Pace as a daily habit, not a once-a-week exercise

The Trifecta punters who beat the takeout long-term aren’t the ones with the best tipsters or the most exotic bankroll spreadsheets. They’re the ones who treat pace mapping as a non-negotiable pre-race ritual, the same way a chef checks the mise en place before service. Skip the mapping and you’re guessing about the shape of the finish; do the mapping and you’re betting into a shape you understand. Five minutes per race, twenty races a Saturday, and the pattern recognition compounds across a season.

How often should a hold-up runner sit in the third leg of a Trifecta?

In contested-gallop and tactical races, fairly often – the pace collapse rewards late finishers and a closer in third is exactly the spread you want.
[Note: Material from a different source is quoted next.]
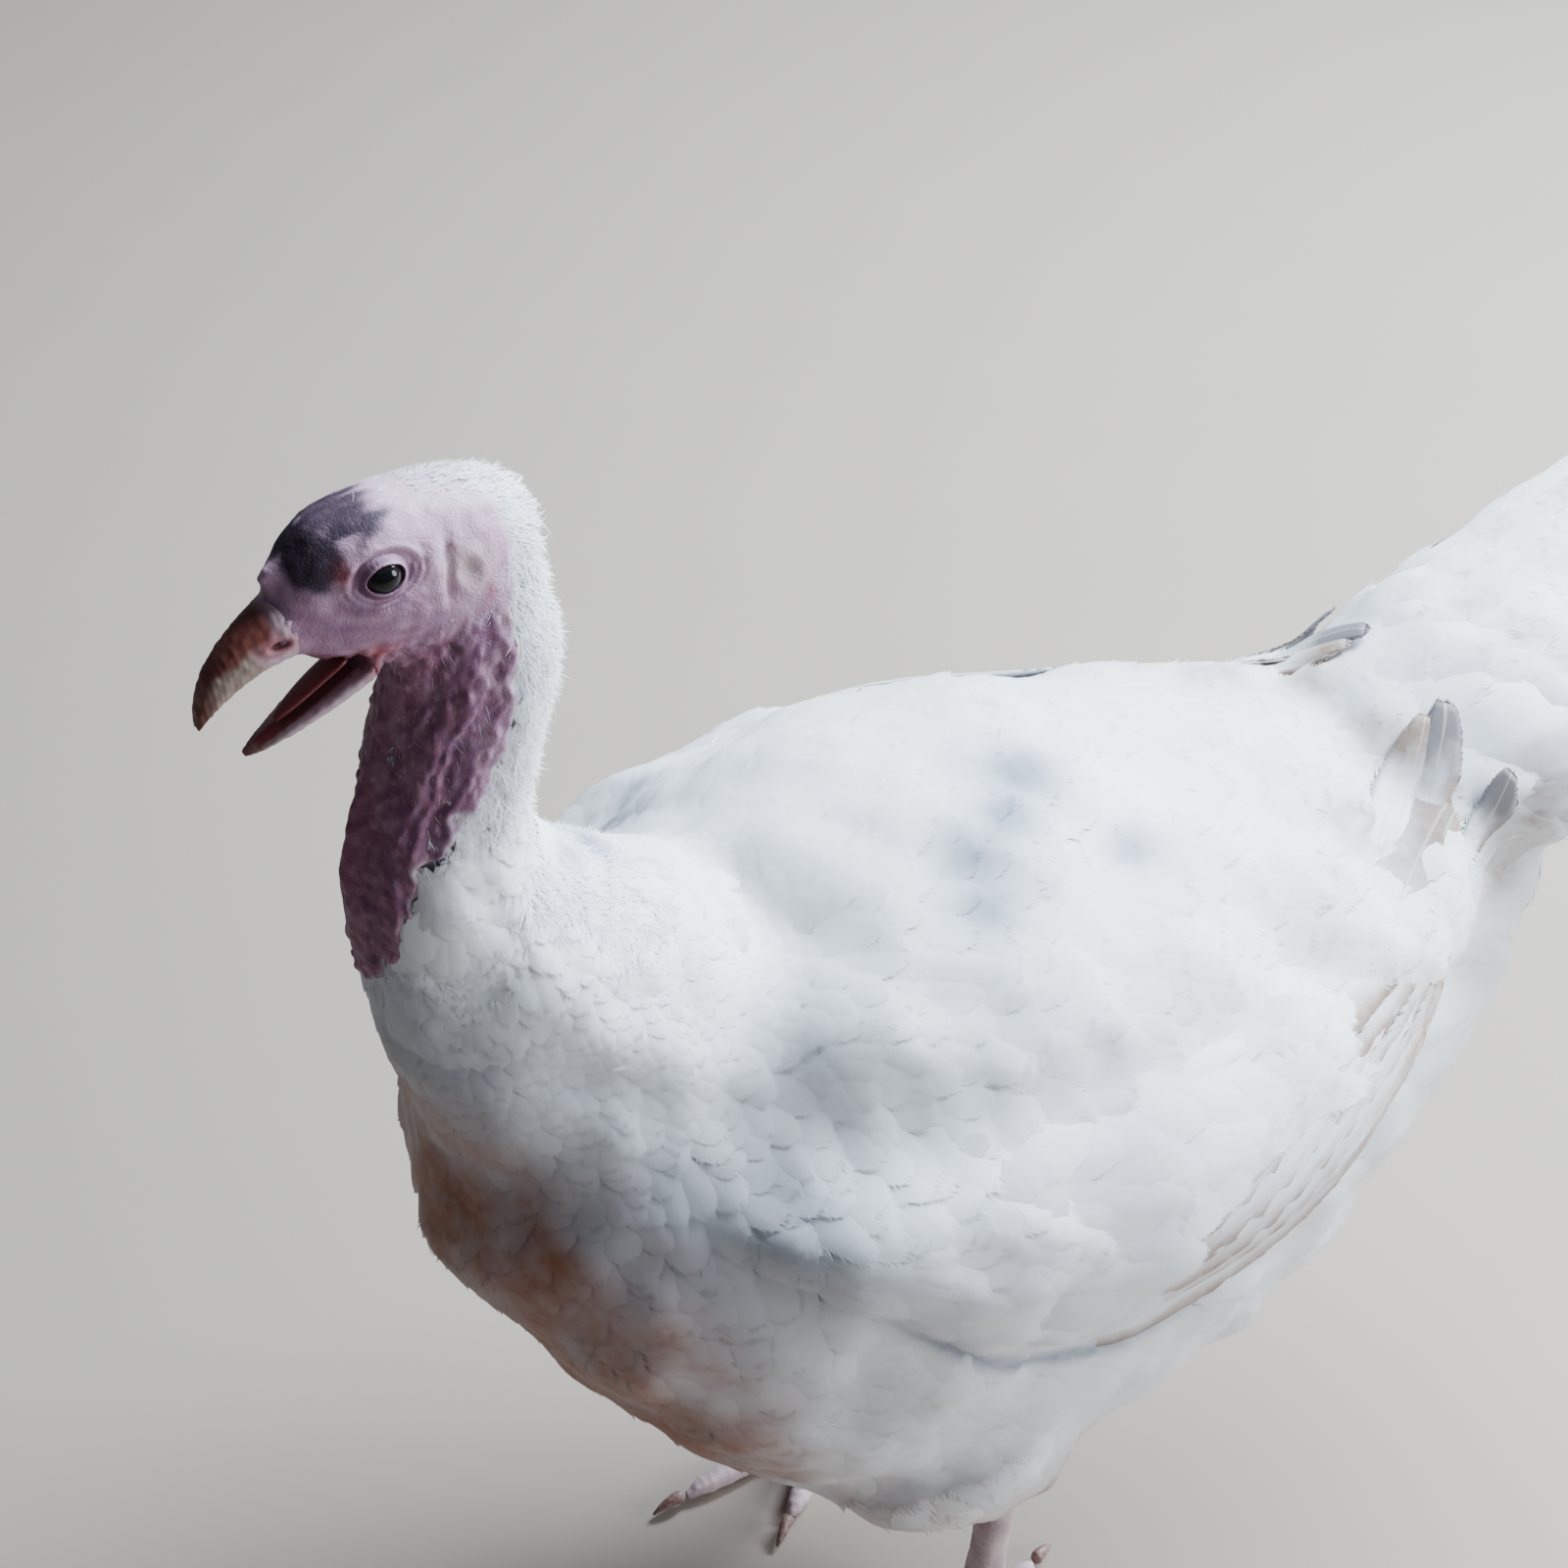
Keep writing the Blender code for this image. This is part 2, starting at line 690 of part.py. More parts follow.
if __name__ == "__main__":
    main()
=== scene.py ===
"""Looks of a still, life-size domestic turkey: one skin, horn, eyes and feathers over its solids."""

import functools
import math
from collections import namedtuple

import bpy
import numpy as np
from bpy.props import FloatProperty, FloatVectorProperty, IntProperty, PointerProperty
from mathutils import Matrix, Vector
from mathutils.bvhtree import BVHTree
from mathutils.kdtree import KDTree


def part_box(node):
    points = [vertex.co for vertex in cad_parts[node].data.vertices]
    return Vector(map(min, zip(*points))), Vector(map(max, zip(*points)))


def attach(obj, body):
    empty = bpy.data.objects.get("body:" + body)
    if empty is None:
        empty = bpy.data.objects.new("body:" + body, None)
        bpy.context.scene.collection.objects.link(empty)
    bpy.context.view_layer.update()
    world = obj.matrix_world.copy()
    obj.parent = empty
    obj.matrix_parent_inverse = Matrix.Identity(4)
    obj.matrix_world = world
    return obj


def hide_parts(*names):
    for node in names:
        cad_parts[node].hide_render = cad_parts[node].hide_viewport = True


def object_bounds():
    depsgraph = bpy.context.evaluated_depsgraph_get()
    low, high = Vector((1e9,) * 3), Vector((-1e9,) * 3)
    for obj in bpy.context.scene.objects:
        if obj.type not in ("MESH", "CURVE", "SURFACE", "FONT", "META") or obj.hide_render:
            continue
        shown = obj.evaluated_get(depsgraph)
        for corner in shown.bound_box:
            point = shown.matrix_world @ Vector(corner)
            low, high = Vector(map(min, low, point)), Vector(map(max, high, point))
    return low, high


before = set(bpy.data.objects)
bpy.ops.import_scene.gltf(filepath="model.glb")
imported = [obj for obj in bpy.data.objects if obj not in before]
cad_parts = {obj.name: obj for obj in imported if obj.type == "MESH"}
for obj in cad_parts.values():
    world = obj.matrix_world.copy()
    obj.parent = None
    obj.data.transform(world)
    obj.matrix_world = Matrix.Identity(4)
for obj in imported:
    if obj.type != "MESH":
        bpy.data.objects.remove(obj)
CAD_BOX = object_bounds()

bl_info = {
    "name": "White Domestic Turkey",
    "version": (1, 0, 0),
    "blender": (4, 5, 0),
    "location": "3D View > Sidebar > Turkey",
    "description": "Dresses a still, life-size domestic turkey in skin, horn, eyes and feathers",
    "category": "Object",
}

BODY = "root"
MERGE = 0.00001
SIDES = {"left": 1.0, "right": -1.0}  # its left is at -Y, and counts as positive across the head
TOES = ("inner", "middle", "outer", "hind")
MM = 0.001
WAVES = 14  # how many waves a random field is summed from

# The head's own axes, in degrees: turned to its left, bill raised, left eye raised. The eye's place in
# them, in millimetres.
HEAD_YAW = 8.6
HEAD_PITCH = 1.8
HEAD_ROLL = 10.0
EYE_FORWARD = 7.7
EYE_UP = 6.0


# ---- sizes and colours

def length_of(name, description, default, lowest=0.0):
    return FloatProperty(
        name=name, description=description, default=default, min=lowest, unit="LENGTH", precision=4
    )


def colour_of(name, description, default):
    return FloatVectorProperty(
        name=name, description=description, default=default, subtype="COLOR", min=0.0, max=1.0
    )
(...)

In soft-lead scenarios, almost never. The third leg should reflect the predicted shape, not a default formula.

Does heavy ground change pace selection materially?

Yes, and the shift is one of the most reliable edges available. Heavy ground punishes turn-of-foot closers and rewards prominent racers who can grind. With 78% of Q1 2026 fixtures running soft or heavy, building Trifectas weighted towards the front end has been more profitable than the long-run average suggests.

Is pace mapping more reliable on flat or jumps?

Flat racing is cleaner. Tactics matter on the flat but field shape changes far less from gate to wire. Jumps add non-completion and fence-induced shape changes that can rewire a race in three strides. Both reward the discipline, but flat returns more consistent dividends from the same effort.